The more they were portrayed as out-of-control louts, the quicker they might fold under the pressure and the story (and the bad PR) be gotten off the front pages. Duke also had a half-billion dollar construction project—the future of the university—needing approval from the city.
(In a town like Durham, where preachers were saying that God struck CBS reporter Ed Bradley dead because his 60 Minutes program—the same program which later won a Peabody Award for its journalistic integrity—suggested the players were innocent; and where militant leaders and gangs were making threats of drive-bys and other kinds of “justice," Duke also clearly feared any incidents that would nationally paint the campus as unsafe.)
Those who might have spoken up for the truth chose either to remain silent or run for cover.
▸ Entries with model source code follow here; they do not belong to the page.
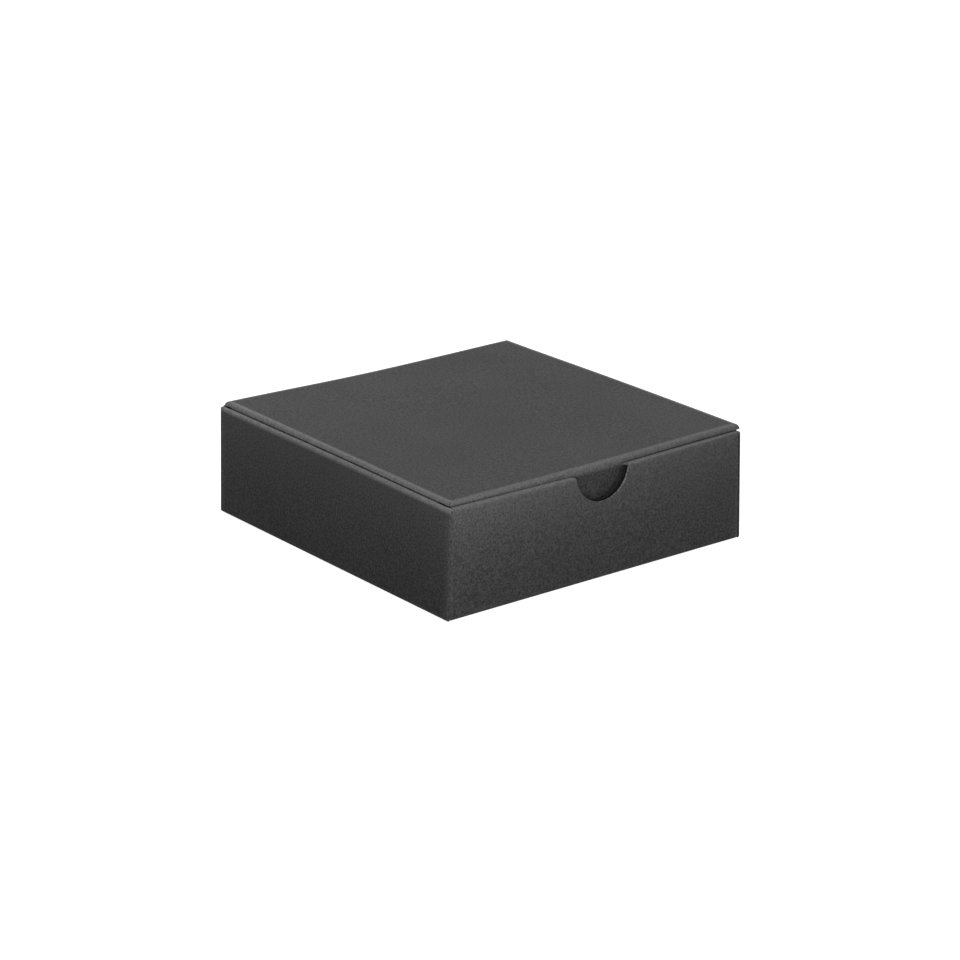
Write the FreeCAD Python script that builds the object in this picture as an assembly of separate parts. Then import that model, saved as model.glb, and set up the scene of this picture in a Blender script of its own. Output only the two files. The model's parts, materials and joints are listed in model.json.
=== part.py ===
import FreeCAD, Part
import math
import os

# A gift box folded from one die-cut sheet of card: a tray with rolled walls, and a lid that is
# hinged to the back wall and tucks in behind the front wall. Each panel, flap and crease of the
# sheet is a solid of its own. Millimetres; X to the right, Y to the back, Z up; the origin is the
# middle of the underside, and the front wall faces -Y.

# ---- The box ---------------------------------------------------------------------------------
width = 101.6                 # outside, left wall to right wall
depth = 101.6                 # outside, front wall to back wall
wall_height = 30.4            # underside to the top of the rolled walls
lid_rise = 1.35               # top of the lid above the rolled walls
board = 0.4                   # thickness of the card

# ---- Creases: outside radius of the bent card --------------------------------------------------
base_fold = 0.6               # between the base and the walls
corner_fold = 0.6             # between a wall and its corner flaps
roll_fold = 0.5               # the two creases along the top of a rolled wall
lid_fold = 1.1                # round the four edges of the lid

# ---- Rolled walls ------------------------------------------------------------------------------
ply_gap = 0.05                # air between two layers of card that lie together
front_wall_thickness = 1.8    # outside face to inside face of the rolled front wall
end_setback = 0.1             # cut ends of the side walls behind the front and back faces
inner_end_gap = 0.15          # ends of the side walls' inner layers to the front and back walls
corner_flap_length = 22.0
corner_flap_taper = 6.0       # degrees, top and bottom edge
corner_flap_lift = 0.3        # lower edge of a corner flap above the base

# ---- Feet of the inner walls, which lock in slots in the base ----------------------------------
foot_length = 14.0
foot_spacing = 56.0           # middle to middle
foot_short = 0.1              # end of a foot above the underside
slot_end_gap = 0.2
slot_side_gap = 0.1

# ---- Thumb notch in the front wall -------------------------------------------------------------
notch_radius = 9.5
notch_depth = 7.6             # below the top of the wall

# ---- Lid, tuck flap and dust flaps -------------------------------------------------------------
lid_gap = 0.12                # between the inner walls and the flaps beside them
lid_mitre_setback = 0.08      # ends of the lid's creases short of the mitre at each corner
tuck_length = 12.0
tuck_lean = 4.5               # degrees inwards, which lets the flap swing out past the front wall
tuck_corner = 5.0             # radius of its lower corners
tuck_end_gap = 0.25           # between its ends and the dust flaps
dust_length = 10.0
dust_lean = 2.0               # degrees inwards
dust_front_gap = 3.0          # front end of a dust flap behind the crease of the tuck flap
dust_back_gap = 2.0           # back end of a dust flap ahead of the lid's hinge crease
dust_front_slant = 48.0       # degrees, front end
dust_back_slant = 15.0        # degrees, back end

cutter_overrun = 1.0          # how far a cutting block runs past what it cuts

# ---- Worked out from the sizes above -----------------------------------------------------------
side_x = width / 2                                    # outer face of the right wall
front_y = -depth / 2                                  # outer face of the front wall
back_y = depth / 2                                    # outer face of the back wall
lid_top = wall_height + lid_rise
side_wall_thickness = 3 * board + 2 * ply_gap         # outer wall, corner flap, inner wall
roll_z = wall_height - roll_fold                      # where the top creases of the walls start
lid_side_x = side_x - side_wall_thickness - lid_gap   # outside of the right dust flap
lid_front_y = front_y + front_wall_thickness + lid_gap
lid_flat_x = lid_side_x - lid_fold                    # edges of the flat part of the lid
lid_flat_front = lid_front_y + lid_fold
lid_flat_back = back_y - lid_fold
lid_fold_z = lid_top - lid_fold                       # centre height of the lid's creases


def vector(along, u, v, w):
    """A point at u, v across the direction named by along, and at w along it."""
    if along == "x":
        return FreeCAD.Vector(w, u, v)
    if along == "y":
        return FreeCAD.Vector(u, w, v)
    return FreeCAD.Vector(u, v, w)


def box(x, y, z):
    """A plain block between two limits on each axis."""
    size = [high - low for low, high in (x, y, z)]
    return Part.makeBox(*size, FreeCAD.Vector(x[0], y[0], z[0]))


def sheet(along, corners, low, high):
    """A flat outline of straight edges, made solid from low to high."""
    points = [vector(along, u, v, low) for u, v in corners]
    face = Part.Face(Part.makePolygon(points + points[:1]))
    return face.extrude(vector(along, 0, 0, high - low))


def fold(along, centre, outer, start, end, low, high):
    """Card bent round one crease: part of a tube, between two angles in degrees."""
    inner = outer - board

    def at(radius, angle):
        turn = math.radians(angle)
        u = centre[0] + radius * math.cos(turn)
        v = centre[1] + radius * math.sin(turn)
        return vector(along, u, v, low)

    middle = (start + end) / 2
    edges = [
        Part.Arc(at(outer, start), at(outer, middle), at(outer, end)).toShape(),
        Part.LineSegment(at(outer, end), at(inner, end)).toShape(),
        Part.Arc(at(inner, end), at(inner, middle), at(inner, start)).toShape(),
        Part.LineSegment(at(inner, start), at(outer, start)).toShape(),
    ]
    return Part.Face(Part.Wire(edges)).extrude(vector(along, 0, 0, high - low))


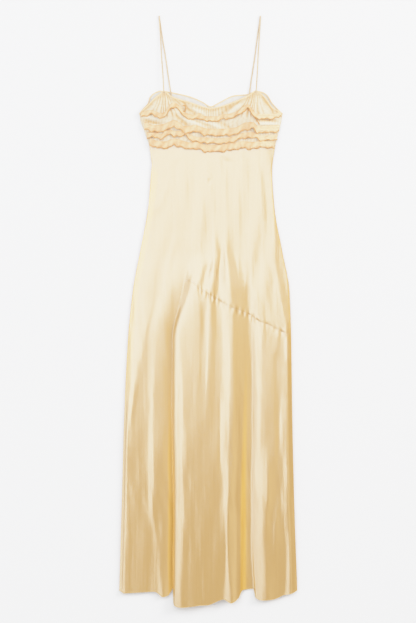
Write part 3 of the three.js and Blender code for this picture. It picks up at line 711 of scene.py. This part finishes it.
def edge_turn(name, corners):
    """A stretch of turned-back ruffle edge on the bodice."""
    corners = np.array(corners, float)
    t = np.linspace(0, len(corners) - 1, 60)
    steps = np.arange(len(corners), dtype=float)
    x, y = smooth_line(steps, corners[:, 0])(t), smooth_line(steps, corners[:, 1])(t)
    z = bodice_height(x, y) + gather_height(x, y) + 1.0 + TURN_RISE * np.sin(math.pi * t / t[-1])
    return tube(name, np.stack([x, y, z], -1), TURN_TALL, TURN_WIDE, sides=8, level=False)


# ---- straps ----
STRAPS = [  # name, x of the tip, front end, back end
    ("strap_rouleau_left", -123, (-111, 546), (-92.5, 538)),
    ("strap_rouleau_right", 130.5, (119.5, 547), (101.5, 534)),
]
STRAP_WIDTH, STRAP_THICK = 3.2, 1.6
STRAP_GAP = 0.6  # between the strap's two lengths at its tip
STRAP_SEAT = 1.6  # height of its front end over the plain bodice
STRAP_STEPS, TURN_STEPS = 60, 7


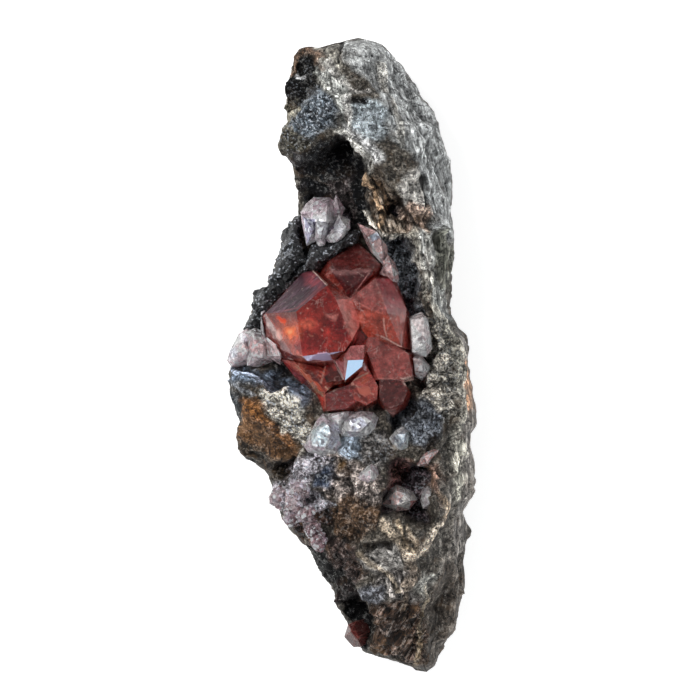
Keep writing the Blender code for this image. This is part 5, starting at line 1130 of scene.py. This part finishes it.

Coach K, perhaps the only figure of sufficient stature capable of single-handedly reversing the tide, was nowhere to be seen. Sports writers must have interpreted his silence as indicating that he thought the players were guilty. (Surely he would have found some way to indicate his disagreement, if he had one?). His own team hired strippers shortly before the lacrosse team—yet his season was not canceled and he was not fired.
Had he not a public word for coach Pressler?
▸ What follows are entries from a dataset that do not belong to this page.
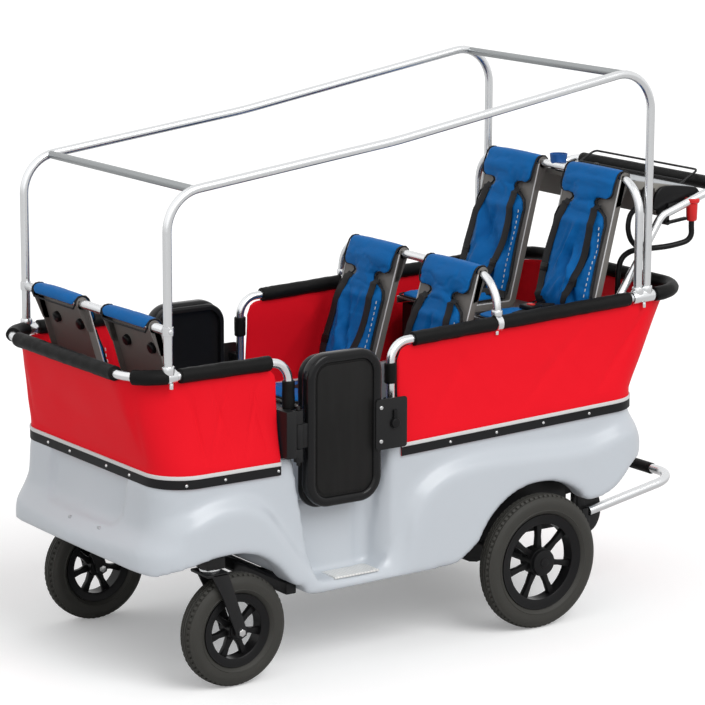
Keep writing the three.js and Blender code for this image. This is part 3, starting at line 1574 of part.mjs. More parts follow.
function doorLatch(side) {
  const face = doorOuter + latchPlateThickness + gap;
  const knob = rodY(latchKnobRadius, side * face, side * (face + latchKnobLength), latchX, latchZ);
  const arm = sideBlock(side, latchX - latchArmWidth / 2, latchX + latchArmWidth / 2, face,
    face + latchArmThickness, latchZ, latchZ + latchArmLength);
  return geometryOf(joinAll([knob, arm]));
}

for (const [side, word] of sideNames) {
  add(`door_${word}`, doorPanel(side), 'blackPlastic');
  add(`door_latch_${word}`, doorLatch(side), 'blackPlastic');
}

// The part's zero lies at the middle of its box, on the floor.
const box = new THREE.Box3().setFromObject(wagon);
wagon.position.x = -(box.min.x + box.max.x) / 2;
const part = new THREE.Group();
part.add(wagon);

export default part;
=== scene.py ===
"""A six-seat electric wagon for small children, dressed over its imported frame."""
import logging
import math
from collections.abc import Callable, Sequence
from dataclasses import dataclass
from enum import Enum

import bmesh
import bpy
from mathutils import Matrix, Vector, noise


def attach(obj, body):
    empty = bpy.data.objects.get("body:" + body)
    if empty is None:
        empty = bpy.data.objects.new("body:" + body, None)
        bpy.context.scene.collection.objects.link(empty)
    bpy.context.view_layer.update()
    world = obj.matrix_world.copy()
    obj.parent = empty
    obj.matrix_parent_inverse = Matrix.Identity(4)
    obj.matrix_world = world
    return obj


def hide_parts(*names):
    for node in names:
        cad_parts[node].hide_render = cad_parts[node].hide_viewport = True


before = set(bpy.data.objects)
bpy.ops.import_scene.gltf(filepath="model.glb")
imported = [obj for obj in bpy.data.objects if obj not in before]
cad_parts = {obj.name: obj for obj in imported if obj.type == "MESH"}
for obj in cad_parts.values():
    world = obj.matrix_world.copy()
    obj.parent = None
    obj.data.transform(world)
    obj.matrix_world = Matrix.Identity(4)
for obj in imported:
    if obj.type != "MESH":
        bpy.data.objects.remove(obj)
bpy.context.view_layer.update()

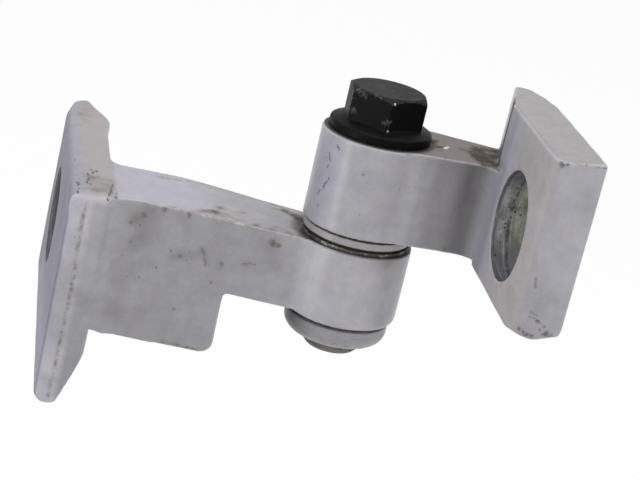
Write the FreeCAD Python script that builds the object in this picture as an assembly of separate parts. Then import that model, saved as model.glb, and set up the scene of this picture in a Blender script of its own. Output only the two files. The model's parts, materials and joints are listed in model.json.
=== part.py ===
import FreeCAD, Part
import math
import os

# Car door hinge of two forged steel leaves on a lift-off pin. Millimetres.
# +X points away from the pillar, +Z is up along the hinge pin.
# The origin is the centre of the pillar bolt hole on the pillar mounting face.

# Hinge pin axis, measured from the pillar bolt hole
PIN_OUT = 59.4
PIN_SIDE = 40.5

# Heights along the pin, from the bottom up
LOWER_KNUCKLE_BOTTOM = 3.2
LOWER_KNUCKLE_HEIGHT = 16.8
BUSH_FLANGE_THICKNESS = 0.6
END_BUSH_FLANGE_THICKNESS = 0.5
END_PLAY = 0.06
COLLAR_THICKNESS = 2.55
UPPER_KNUCKLE_HEIGHT = 19.6
END_RING_THICKNESS = 4.9
PIN_END_LENGTH = 2.4

# Knuckles, collar and end ring
LOWER_KNUCKLE_R = 12.0
UPPER_KNUCKLE_R = 11.8
LOWER_KNUCKLE_ROUND = 1.6
UPPER_KNUCKLE_ROUND = 0.7
COLLAR_R = 11.25
COLLAR_CHAMFER = 0.6
END_RING_R = 11.0
END_RING_ROUND = 3.2
SMALL_EDGE = 0.3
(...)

It is alleged in the current civil suits against the university that the Chairman of the Duke Board of Trustees, Robert K. Steel, instructed the faculty to harass the lacrosse team and ordered university police to falsify their records and lie in support of Nifong’s charges. It might not be fair, but, “sometimes good people have to suffer for the good of the organization,” as he is alleged to have explained.
President Brodhead of Duke also took to the fore, denouncing the players even if they were not guilty of the rape, because “what they did was bad enough." This mantra was repeated all over town: Duke was washing its hands of those players, and letting all the community see it.
Even the mayor half-apologized (but no more), by saying that he acted as he did "to keep tensions in check." (It seems everyone in Durham was reading from the Pontius Pilate playbook).
The media had a field day; what better tabloid story is there than the twisted lives of the rich and famous, and their sport of choice (insert here polo, or tennis, or—in this instance—lacrosse). “Raunchy," “strutting,” “rowdiness," “entitled," and “thugs” were all words used by Newsweek in describing the lacrosse team. Other news outlets were worse.
No mention was made of the team’s high academic status; its mentoring of inner-city youth in both reading and sports programs; its support for Katrina relief. For most of the general public, their first in-depth introduction to lacrosse were the reports in the media about the Duke case.
Full disclosure of the truth has been stalled. The present civil suits—designed to force that truth to the surface—have been endlessly delayed. First there was Nifong’s declaration of bankruptcy. He had (and has) no civil judgments against him, but he claimed debts of $180 million (in the event that he lost his civil case).
The promise of future debts has never before, to my knowledge, been included in a bankruptcy proceeding; but his separate case was permitted to crawl its way through the courts for a year, effectively stalling all other progress.
It is now more than 1,000 days since the initial civil suits were filed, begging for testimony to be taken under oath. And as of this writing, the judge has yet to decide even if the suits will be allowed to continue. No testimony has been taken, no truths uncovered (or not).
The years pass on, memories fade, a witness has committed suicide—but Justice, which couldn’t wait to implicate the lacrosse players in the most heinous of crimes (“First the verdict, then the trial!”), now can’t seem to find the time to give them their reputations back. And along with them, that of a sport which was convicted with them.
The lies told in Durham are continuing to damage innocent persons; this is evident in the converge of the Virginia incident, in which lacrosse is prominently featured; and in which, in my not-so-humble opining, it would have featured only as a curiosity were it not for the previous slanders in North Carolina.
It’s time—past time—to end the cover-up of what took place in Durham and get full explanations for how falsely accused persons, whose innocence was proven even before their arrests, could be prosecuted for year on no evidence. (“This is America, not Spain!," as Cromwell might have put it).
When the players were first accused, demonstrators paraded outside their house carrying signs, “Time to confess!" It’s also past time for Duke University to confess. Confession is said to be good for the soul. It would also help restore the reputations of innocent people, as well as an innocent sport.